_Task to complete_
Write out the data below in full. Keep it exact.

── Supplied entries ──

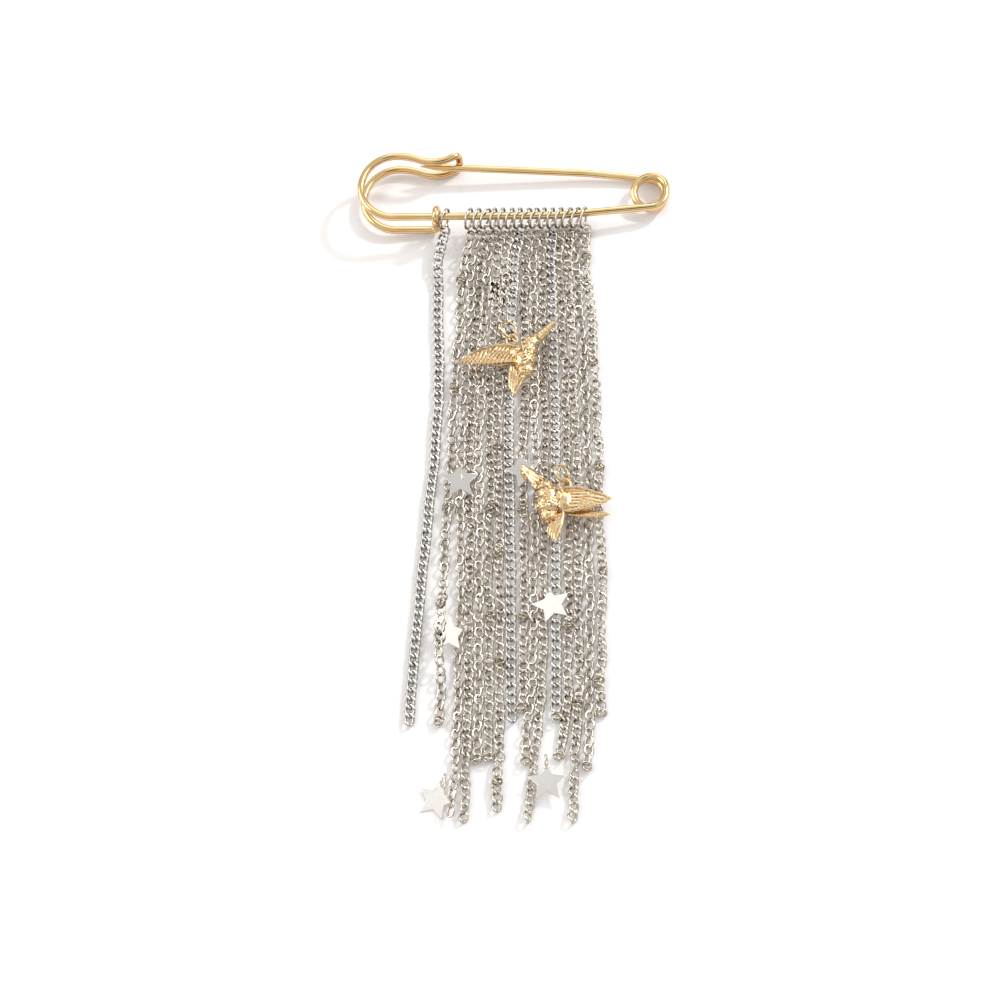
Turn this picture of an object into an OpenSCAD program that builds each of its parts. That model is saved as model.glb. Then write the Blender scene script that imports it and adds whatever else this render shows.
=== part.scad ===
// Safety-pin brooch with a fringe of fine chains, two cast hummingbirds and seven flat stars.
// The brooch lies on its back on a flat surface, the pin at +Y and the chain ends at -Y.

/* [Pin] */
// Diameter of the pin's bent wire
wire_d = 1.8; // [1.6:0.1:2]
// Diameter of the needle
needle_d = 1.7; // [1.4:0.1:1.8]
// From the middle of the piece to the start of the head's round curve
head_x = 28.1; // [26:0.5:30]
// Height of the head's round curve, between wire centres
head_height = 16.5; // [15.5:0.5:18]
// From the head's front wire to its rear wire
head_depth = 6.6; // [6:0.2:8]
// From the middle of the piece to the collar that closes the head
collar_x = 18; // [17:0.5:19]
// From the middle of the piece to the bend in the bar
bar_bend_x = 11.5; // [9:0.5:13]
// Slope of the bar beyond its bend, in degrees
bar_slope = 5.2; // [4:0.2:6]
// Slope of the needle where it leaves the coil, in degrees
needle_slope = 7.4; // [7:0.2:8]
// From the middle of the piece to the bend in the needle
needle_bend_x = 18; // [15:0.5:20]
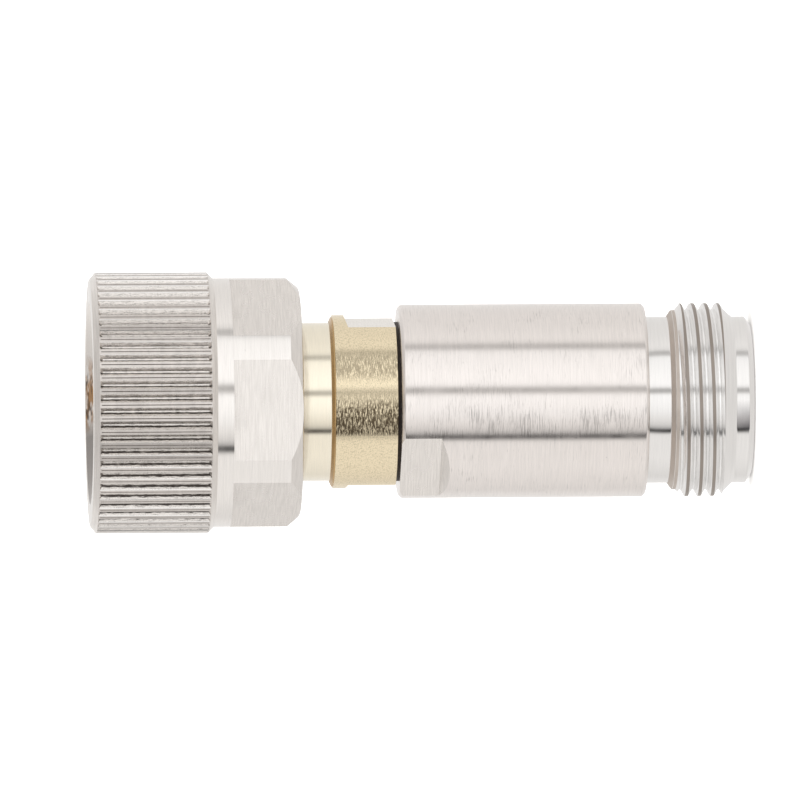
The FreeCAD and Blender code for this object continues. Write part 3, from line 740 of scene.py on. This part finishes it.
class ADAPTER_OT_nut(bpy.types.Operator):
    """Turn, knurl, mill and thread the coupling nut"""

    bl_idname = "adapter.nut"
    bl_label = "Coupling Nut"

    def execute(self, context):
        nut = context.scene.adapter_nut
        finish = finishes()
        rear = nut_low.z
        front = nut_high.z
        crest = nut.crest_radius
        knurl_start = front - 0.46 * MM
        knurl_end = knurl_start - nut.knurl_length
        middle = (knurl_end + front) / 2
        neck_start = knurl_end - 0.45 * MM
        hex_wall = front - 11.46 * MM
        bore = 6.56 * MM
        cavity = rear + 6.05 * MM
        cavity_radius = 8.1 * MM
        thread_crest = 7.42 * MM
        ring_floor = 7.25 * MM
        groove_low = rear + 3.75 * MM
        groove_high = rear + 5.05 * MM
        piece = turned("nut_shell", [
            (bore, rear), (9.26 * MM, rear), (9.46 * MM, rear + 0.1 * MM),
            (nut.neck_radius, rear + 1.05 * MM), (nut.neck_radius, neck_start), (crest, knurl_end),
            (crest, knurl_start), (10.15 * MM, front), (8.35 * MM, front),
            (thread_crest, front - 0.93 * MM), (thread_crest, cavity + 2.68 * MM),
            (cavity_radius, cavity + 2.0 * MM),
            (cavity_radius, cavity), (bore, cavity), (bore, groove_high), (ring_floor, groove_high),
            (ring_floor, groove_low), (bore, groove_low),
        ], NUT_COLUMNS)
        piece.rotation_euler.z = nut.clock
        settle(piece)
        piece.data.materials.append(finish["turned_stainless"])
        # The mouth's finish carries painted shade over one side.
        finish_faces(
            piece, finish["stained_stainless"],
            lambda radius, height, normal: radius < 8.5 * MM and height > front - 1.5 * MM)
        finish_faces(
            piece, finish["burnished_stainless"],
            lambda radius, height, normal:
            abs(radius - nut.neck_radius) < 0.02 * MM and rear + 1.1 * MM < height < neck_start)
        space = thread_space("inner_thread_space", [
            (7.3 * MM, 0.43 * MM), (7.4 * MM, 0.38 * MM), (7.46 * MM, 0.333 * MM), (7.95 * MM, 0.05 * MM),
        ], cavity + 1.2 * MM, 10, nut.clock)
        cut(piece, space, finish["stained_stainless"])
        soften(
            piece, nut.edge,
            lambda radius, height:
            radius > 8.2 * MM and (height > front - 0.01 * MM or height < rear + 0.2 * MM))
        reach = crest + 0.3 * MM
        apothem = nut.across_flats / 2
        half_side = apothem * math.tan(math.pi / 6)
        flat = bar("flat_cutter", [
            (apothem, -half_side), (reach, -half_side), (reach, half_side), (apothem, half_side),
        ], rear - MM, hex_wall)
        cut(piece, repeat_round(flat, 6, nut.clock), finish["milled_stainless"])
        finish_faces(
            piece, finish["rolled_stainless"],
            lambda radius, height, normal: radius > crest - 0.02 * MM and abs(height - middle) < 3 * MM)
        # The grooves take the grooved finish, with its painted shade along each floor.
        groove = groove_space("groove_cutter", nut, crest, knurl_end + 0.03 * MM, front - 0.5 * MM)
        cut(piece, repeat_round(groove, nut.teeth, nut.clock), finish["grooved_stainless"])
        groove_middle = crest - 0.6 * nut.groove_depth
        soften(
            piece, nut.tooth_edge,
            lambda radius, height: radius > groove_middle and abs(height - middle) < MM)
        finish_faces(
            piece, finish["polished_stainless"],
            lambda radius, height, normal:
            crest - 0.08 * MM < radius < crest - 0.004 * MM and abs(height - middle) < MM)
        seam = bar("seam_cutter", [
            (crest - nut.seam_depth, 0.0), (crest + nut.seam_depth, -nut.seam_width),
            (crest + nut.seam_depth, nut.seam_width),
        ], knurl_end + 0.1 * MM, front - 0.6 * MM)
        cut(piece, repeat_round(seam, nut.teeth, nut.clock + math.pi / nut.teeth), finish["seam_stainless"])
        smooth(piece)
        stand_for(piece, "coupling_nut", "nut")
        return {"FINISHED"}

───

_Task output_
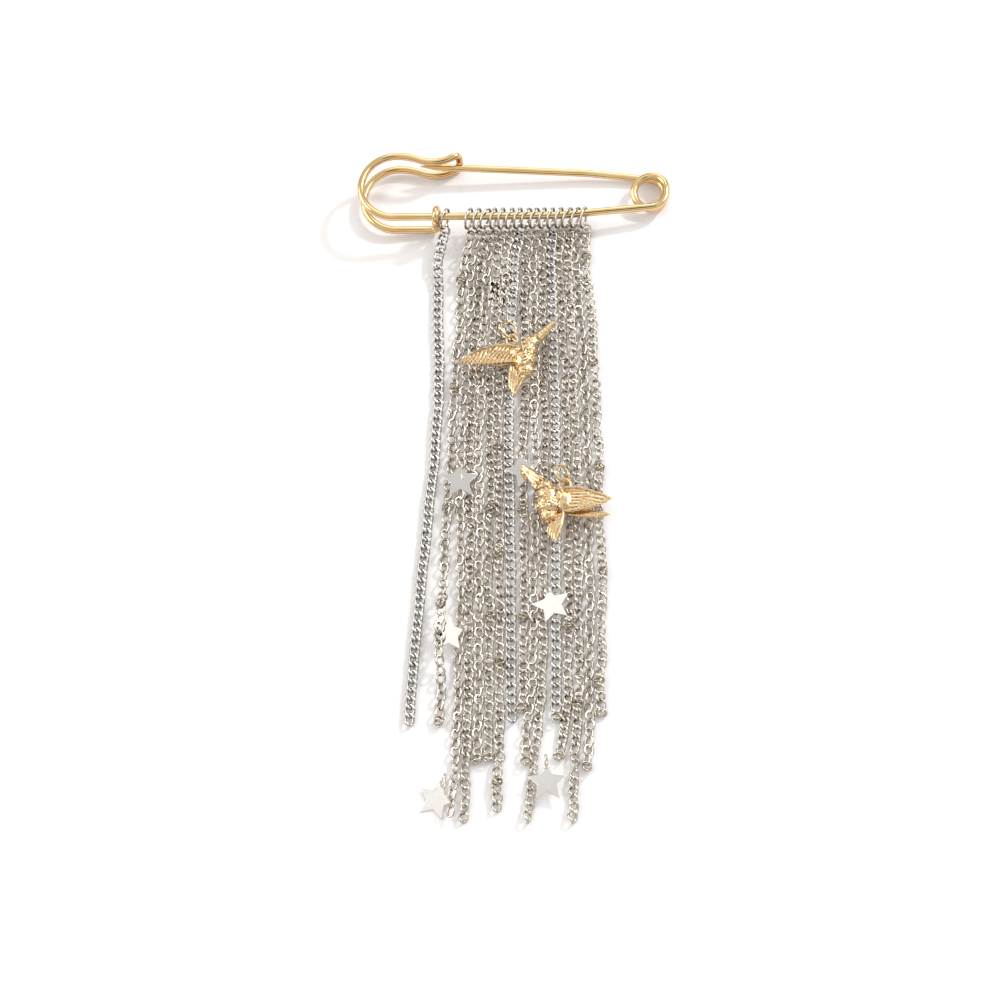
Turn this picture of an object into an OpenSCAD program that builds each of its parts. That model is saved as model.glb. Then write the Blender scene script that imports it and adds whatever else this render shows.
=== part.scad ===
// Safety-pin brooch with a fringe of fine chains, two cast hummingbirds and seven flat stars.
// The brooch lies on its back on a flat surface, the pin at +Y and the chain ends at -Y.

/* [Pin] */
// Diameter of the pin's bent wire
wire_d = 1.8; // [1.6:0.1:2]
// Diameter of the needle
needle_d = 1.7; // [1.4:0.1:1.8]
// From the middle of the piece to the start of the head's round curve
head_x = 28.1; // [26:0.5:30]
// Height of the head's round curve, between wire centres
head_height = 16.5; // [15.5:0.5:18]
// From the head's front wire to its rear wire
head_depth = 6.6; // [6:0.2:8]
// From the middle of the piece to the collar that closes the head
collar_x = 18; // [17:0.5:19]
// From the middle of the piece to the bend in the bar
bar_bend_x = 11.5; // [9:0.5:13]
// Slope of the bar beyond its bend, in degrees
bar_slope = 5.2; // [4:0.2:6]
// Slope of the needle where it leaves the coil, in degrees
needle_slope = 7.4; // [7:0.2:8]
// From the middle of the piece to the bend in the needle
needle_bend_x = 18; // [15:0.5:20]
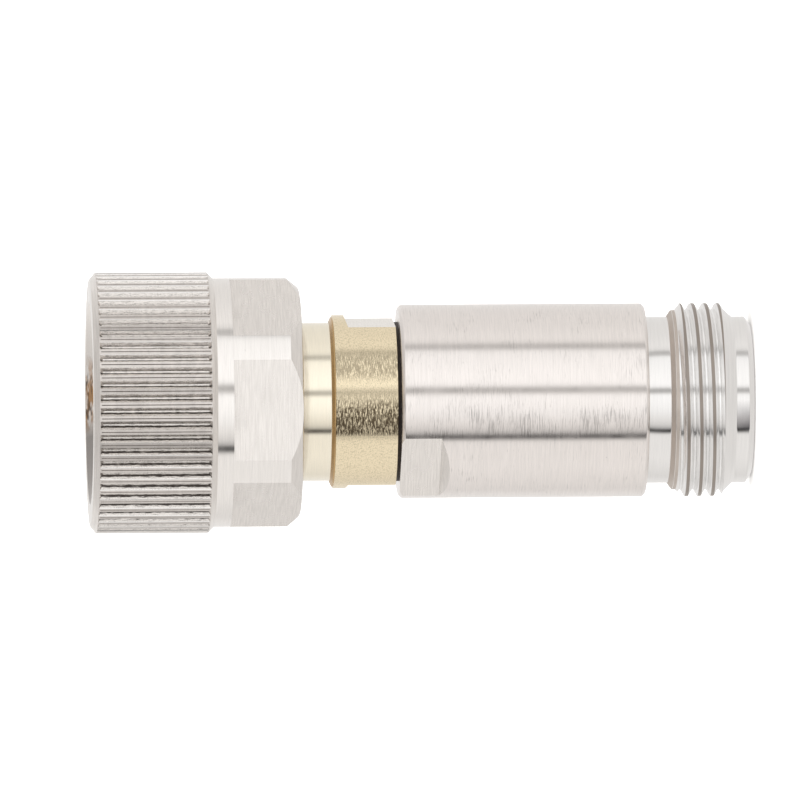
The FreeCAD and Blender code for this object continues. Write part 3, from line 740 of scene.py on. This part finishes it.
class ADAPTER_OT_nut(bpy.types.Operator):
    """Turn, knurl, mill and thread the coupling nut"""

    bl_idname = "adapter.nut"
    bl_label = "Coupling Nut"

    def execute(self, context):
        nut = context.scene.adapter_nut
        finish = finishes()
        rear = nut_low.z
        front = nut_high.z
        crest = nut.crest_radius
        knurl_start = front - 0.46 * MM
        knurl_end = knurl_start - nut.knurl_length
        middle = (knurl_end + front) / 2
        neck_start = knurl_end - 0.45 * MM
        hex_wall = front - 11.46 * MM
        bore = 6.56 * MM
        cavity = rear + 6.05 * MM
        cavity_radius = 8.1 * MM
        thread_crest = 7.42 * MM
        ring_floor = 7.25 * MM
        groove_low = rear + 3.75 * MM
        groove_high = rear + 5.05 * MM
        piece = turned("nut_shell", [
            (bore, rear), (9.26 * MM, rear), (9.46 * MM, rear + 0.1 * MM),
            (nut.neck_radius, rear + 1.05 * MM), (nut.neck_radius, neck_start), (crest, knurl_end),
            (crest, knurl_start), (10.15 * MM, front), (8.35 * MM, front),
            (thread_crest, front - 0.93 * MM), (thread_crest, cavity + 2.68 * MM),
            (cavity_radius, cavity + 2.0 * MM),
            (cavity_radius, cavity), (bore, cavity), (bore, groove_high), (ring_floor, groove_high),
            (ring_floor, groove_low), (bore, groove_low),
        ], NUT_COLUMNS)
        piece.rotation_euler.z = nut.clock
        settle(piece)
        piece.data.materials.append(finish["turned_stainless"])
        # The mouth's finish carries painted shade over one side.
        finish_faces(
            piece, finish["stained_stainless"],
            lambda radius, height, normal: radius < 8.5 * MM and height > front - 1.5 * MM)
        finish_faces(
            piece, finish["burnished_stainless"],
            lambda radius, height, normal:
            abs(radius - nut.neck_radius) < 0.02 * MM and rear + 1.1 * MM < height < neck_start)
        space = thread_space("inner_thread_space", [
            (7.3 * MM, 0.43 * MM), (7.4 * MM, 0.38 * MM), (7.46 * MM, 0.333 * MM), (7.95 * MM, 0.05 * MM),
        ], cavity + 1.2 * MM, 10, nut.clock)
        cut(piece, space, finish["stained_stainless"])
        soften(
            piece, nut.edge,
            lambda radius, height:
            radius > 8.2 * MM and (height > front - 0.01 * MM or height < rear + 0.2 * MM))
        reach = crest + 0.3 * MM
        apothem = nut.across_flats / 2
        half_side = apothem * math.tan(math.pi / 6)
        flat = bar("flat_cutter", [
            (apothem, -half_side), (reach, -half_side), (reach, half_side), (apothem, half_side),
        ], rear - MM, hex_wall)
        cut(piece, repeat_round(flat, 6, nut.clock), finish["milled_stainless"])
        finish_faces(
            piece, finish["rolled_stainless"],
            lambda radius, height, normal: radius > crest - 0.02 * MM and abs(height - middle) < 3 * MM)
        # The grooves take the grooved finish, with its painted shade along each floor.
        groove = groove_space("groove_cutter", nut, crest, knurl_end + 0.03 * MM, front - 0.5 * MM)
        cut(piece, repeat_round(groove, nut.teeth, nut.clock), finish["grooved_stainless"])
        groove_middle = crest - 0.6 * nut.groove_depth
        soften(
            piece, nut.tooth_edge,
            lambda radius, height: radius > groove_middle and abs(height - middle) < MM)
        finish_faces(
            piece, finish["polished_stainless"],
            lambda radius, height, normal:
            crest - 0.08 * MM < radius < crest - 0.004 * MM and abs(height - middle) < MM)
        seam = bar("seam_cutter", [
            (crest - nut.seam_depth, 0.0), (crest + nut.seam_depth, -nut.seam_width),
            (crest + nut.seam_depth, nut.seam_width),
        ], knurl_end + 0.1 * MM, front - 0.6 * MM)
        cut(piece, repeat_round(seam, nut.teeth, nut.clock + math.pi / nut.teeth), finish["seam_stainless"])
        smooth(piece)
        stand_for(piece, "coupling_nut", "nut")
        return {"FINISHED"}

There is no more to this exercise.